First up are Aleya who impress with their varied take on tech-metalcore. They’re straight into it, with no introduction to the crowd, delivering their brand of Bury Tomorrow style song-process, through Blood Youth new nu-metal heaviness, out to Northlane or Erra influenced tech-metal. In fact, Erra are the closest match to this young band of any potential ‘for fans of’ suggestions. This is a young band finding their feet, but there is definitely something here with these guys. There is some interesting tech-guitar work, and groovy riff work (a la Bury Tomorrow’s Black Flame), all backed-up with a lovely tone. The bass keeps everything going with drums providing a lot of the dynamic changes in overall vibe, with great heavy splash work. But it’s the flick-of-a-switch vocals that offer warm clean tones one minute and powerful guttural growls the next. They reveal an anthemic closer, and you feel that they just need the parts to gel a little more, and hit on a real big breakout song, to hook people in again and again.

Lost In Lavender Town kick straight in without an introduction as well. The instrumental five-piece are reminiscent of I Built The Sky and Coldbones. Ridiculously intricate bass, syncopated hits, plenty of riding splash and deliciously technical guitar work. They manage to knit this all together into an excellent holistic sound though. That technical guitar work is truly outstanding with plenty of tapping and spider walking. They’re best described as Unprocessed or Uneven Structure without the vocals obviously - it’s truly arpeggio heaven, with a superb use of a well seated guitar tone to allow melodies to thrive without the need to simply be volume boosted. They demonstrate a very impressive balance in the sound and writing across all the songs with a delivery so professional and tight.
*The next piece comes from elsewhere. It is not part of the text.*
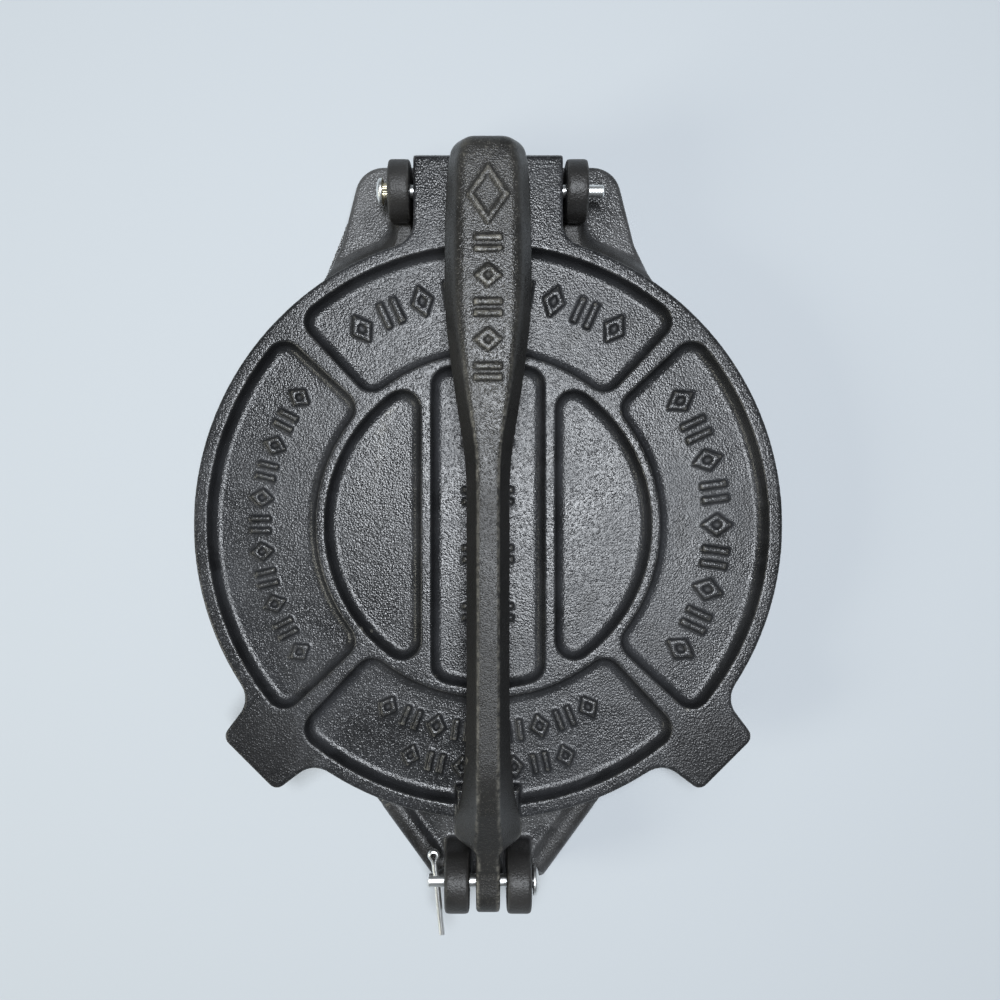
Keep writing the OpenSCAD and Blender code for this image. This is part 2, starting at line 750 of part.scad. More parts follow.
// The split pin: an eye of half-round wire whose two ends lie together as legs.
module split_pin() {
    wire_r = split_r * 0.86;
    eye_r = split_eye_d / 2 - wire_r / 2;
    opening = 30;
    slit = 0.12;
    color(zinc)
    translate([split_x, pivot_y, axis_z])
    rotate([0, 0, split_lean])
    {
        // legs, towards the front, with a thin slit between them
        for (side = [0, 1]) mirror([side, 0, 0])
            intersection() {
                translate([0, -split_tip, 0]) rotate([-90, 0, 0]) cylinder(r = split_r, h = split_tip + split_neck);
                translate([slit / 2, -split_tip - side * 1.5 + 1.5, -split_r])
                    cube([split_r, split_tip + split_neck, split_d]);
            }
        // the joined neck and the eye
        translate([0, split_neck - 1.2, 0]) rotate([-90, 0, 0]) cylinder(r = split_r * 0.98, h = 1.6);
        translate([0, split_neck + eye_r, 0])
            rotate([0, 0, -90])
                rotate_extrude() translate([eye_r, 0]) circle(wire_r / 1.5, $fn = 32);
    }
}

translate([0, shift_y, 0]) base();
translate([0, shift_y, 0]) lid();
translate([0, shift_y, 0]) handle();
translate([0, shift_y, 0]) hinge_pin();
translate([0, shift_y, 0]) lever_pin();
translate([0, shift_y, 0]) split_pin();
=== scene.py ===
import math

import bmesh
import bpy
from mathutils import Matrix, Vector


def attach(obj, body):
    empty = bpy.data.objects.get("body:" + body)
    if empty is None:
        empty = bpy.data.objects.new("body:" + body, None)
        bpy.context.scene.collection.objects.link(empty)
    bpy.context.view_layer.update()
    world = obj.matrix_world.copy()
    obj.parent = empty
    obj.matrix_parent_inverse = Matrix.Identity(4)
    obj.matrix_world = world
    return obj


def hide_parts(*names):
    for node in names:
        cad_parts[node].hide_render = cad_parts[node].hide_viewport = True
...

Next-up are Dreameater who embody the spirit of Emmure and Godeater. Their frontman does his best to get people involved and forward. The vocals are viciously yappy shouty vocals, that hardcore punk sensibility rather than guttural, but incorporating some great high vocal shred. There’s plenty on the backing track – including the harmony guitars and thundering bass-drop noise. The bass and guitar provide the churning, violent harmonies, and when the guitar does move to a unique melody it's drowned out by the very loud drums and a rumbling rumbling bass. The guitars and bass possibly just aren't violent and brutal enough to be as effective as Emmure, but there’s plenty of promise in these guys.
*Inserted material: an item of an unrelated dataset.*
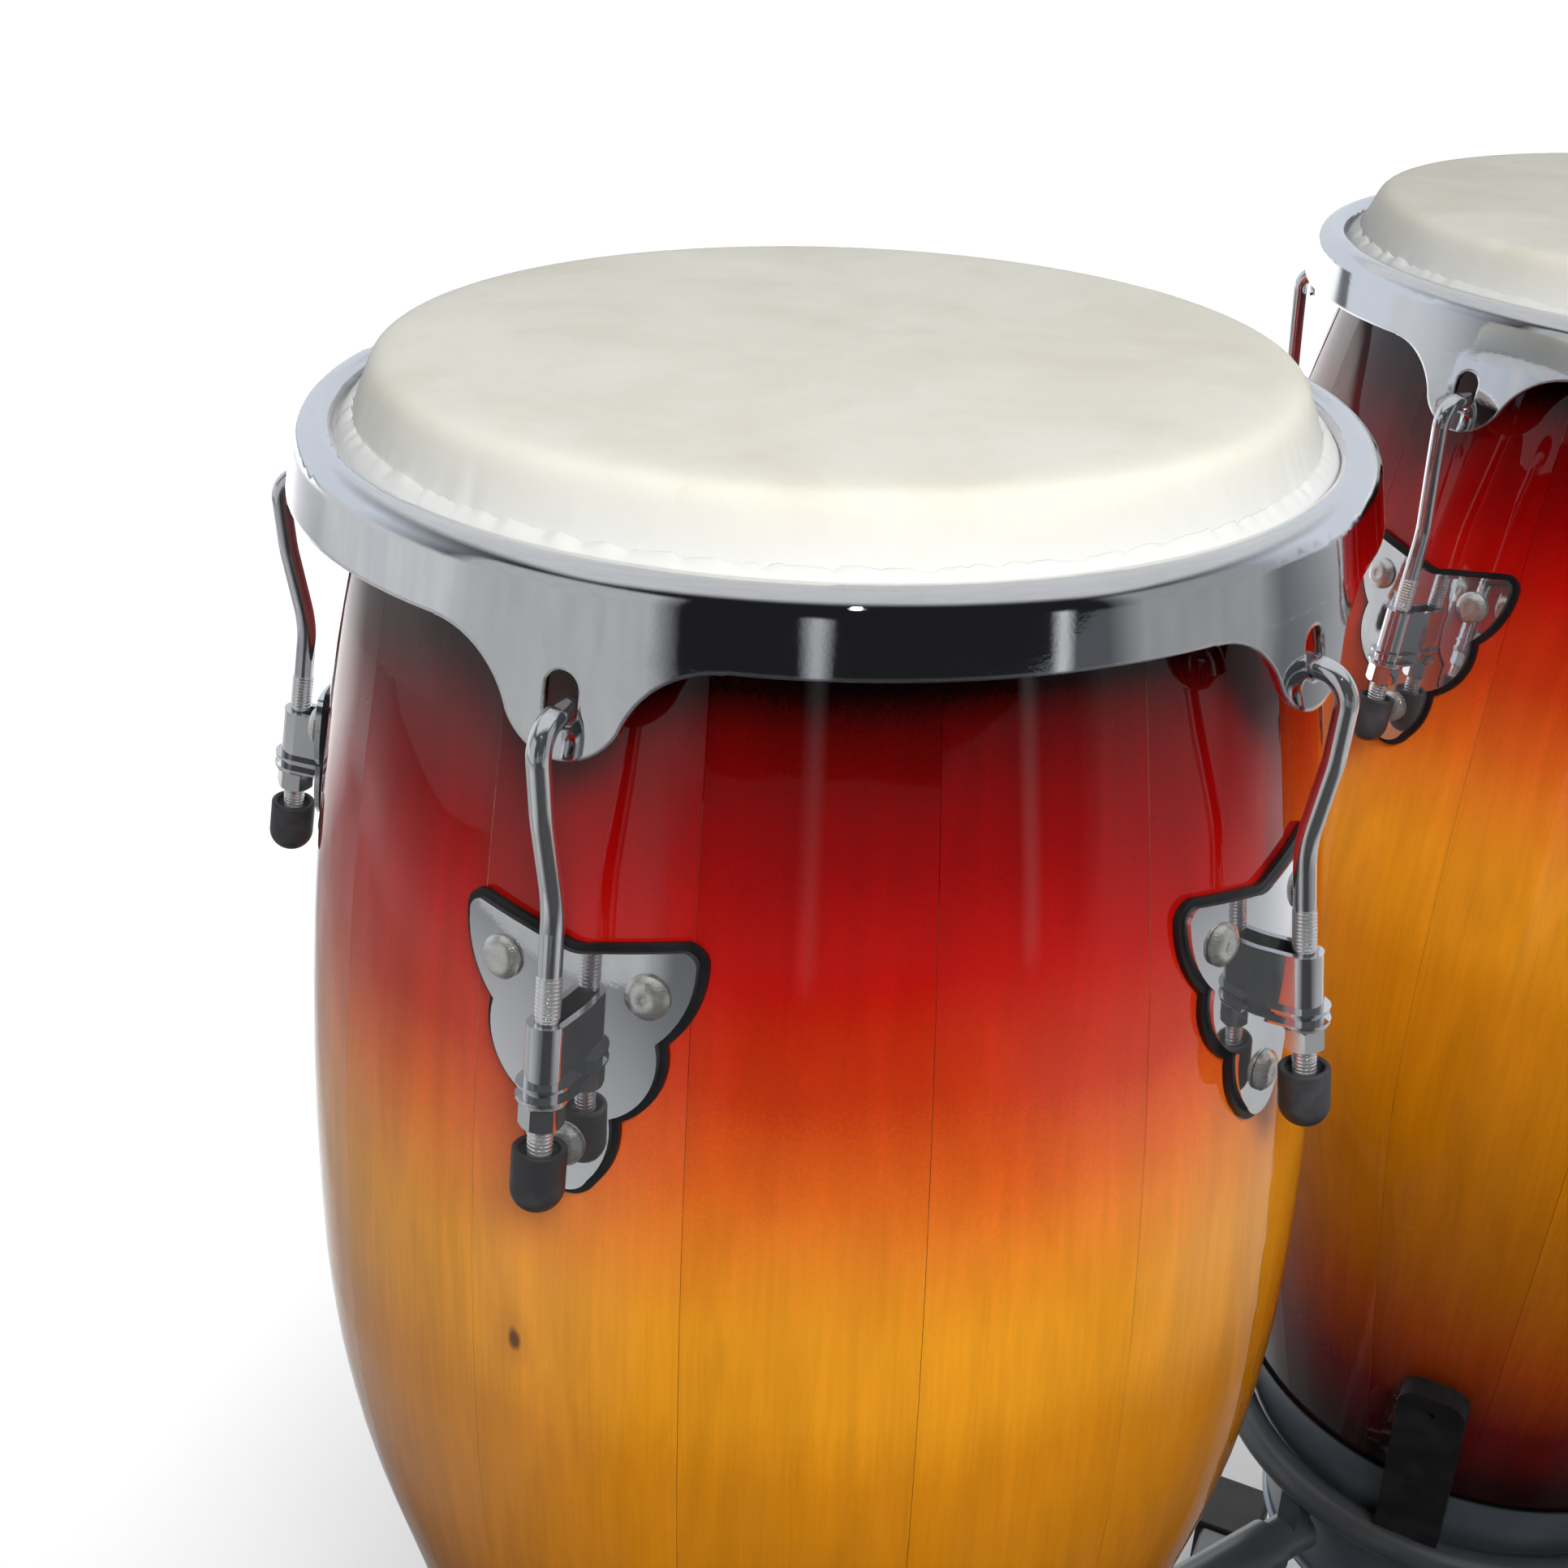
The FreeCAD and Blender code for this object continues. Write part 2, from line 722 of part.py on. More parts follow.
def fasteners(which, barrel):
    """Dome-headed bolts with a washer and nut inside the shell, and the rod washers."""
    plate_face = size["gasket_gap"] + size["gasket_wall"] + size["plate_wall"] + 0.15
    head = size["bolt_head"]
    shank = size["bolt_shank"]
    rise = size["bolt_dome"]
    end = plate_face - size["bolt_length"]
    crown = 0.15 * head
    edge = plate_face + size["bolt_edge"]
    curve = (head * 0.76, plate_face + rise * 0.84)
    bolt = revolve(which + "_bolt", [
        line((0.0, end), (shank, end)),
        line((shank, end), (shank, plate_face)),
        line((shank, plate_face), (head, plate_face)),
        line((head, plate_face), (head, edge)),
        arc((head, edge), curve, (crown, plate_face + rise)),
        line((crown, plate_face + rise), (0.0, plate_face + rise)),
        line((0.0, plate_face + rise), (0.0, end)),
    ])
    inner_face = -size["shell_wall"] - 0.3
    inside = "%s + 0.05" % of("bolt_shank")
    washer = pad(which + "_inside_washer", "XY_Plane", of("washer_wall"),
                 circles=((of("inside_washer"), "0", "0"), (inside, "0", "0")),
                 lift="-%s - 0.3 - %s" % (of("shell_wall"), of("washer_wall")))
    nut = pad(which + "_inside_nut", "XY_Plane", of("inside_nut_height"),
              curves=hexagon(size["inside_nut_flats"]), circles=((inside, "0", "0"),),
              lift="-%s - 0.4 - %s - %s" % (of("shell_wall"), of("washer_wall"),
                                                   of("inside_nut_height")))
    outwards = Placement(Vector(), Rotation(SIDEWAYS, 90))
    frame = drum_place(which)
    places = [frame * place * outwards for place in bolt_places(which, barrel)]
    rod_washer = pad(which + "_rod_washer", "XY_Plane", of("washer_wall"),
                     circles=((of("washer_radius"), of("rod_offset"), "0"),
                              (of("strap_bore"), of("rod_offset"), "0")),
                     lift="%s - 0.2 - %s" % (of("strap_foot"), of("washer_wall")))
    lugs = [frame * place * lug_seat(barrel) for place in turned(lug_turns(which))]
    return [copies(which + "_bolts", bolt, places),
            copies(which + "_inside_washers", washer, places),
            copies(which + "_inside_nuts", nut, places),
            copies(which + "_rod_washers", rod_washer, lugs)]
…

Headliners Sertraline are bidding farewell after this tour to frontwoman Lizzie Parry. They’ll be massive boots to fill, but I must admit my abiding memory of Lizzie will be of her getting stuck behind a flag whilst performing at home for Tech-Fest during lockdown. Funny how these things stick in your mind! But seriously, her vocals are tonight once again sublime - guttural vocals are thrown out and then seamlessly shifting into the luscious honey-soaked clean singing. This melodic tech-metal outfit (for fans of Jinjer) are going to continue post-Lizzie and the tremendously intricate yet groove-laden guitar work, together with dynamic tight syncopated drums, will carry this band on to great things. Their songs are well constructed and delivered with catchy choruses, driving rhythms and appropriate guitar parts which gel holistically with each song. Fundamentally, there's that groove and funk from the guitars and drums layered with vicious growls and sweet melodies from the vocals. It’ll be interesting to see how they adapt or fill Lizzie’s role in the band as they’re so close to something special we’ve all got our fingers crossed they can build on their solid foundations.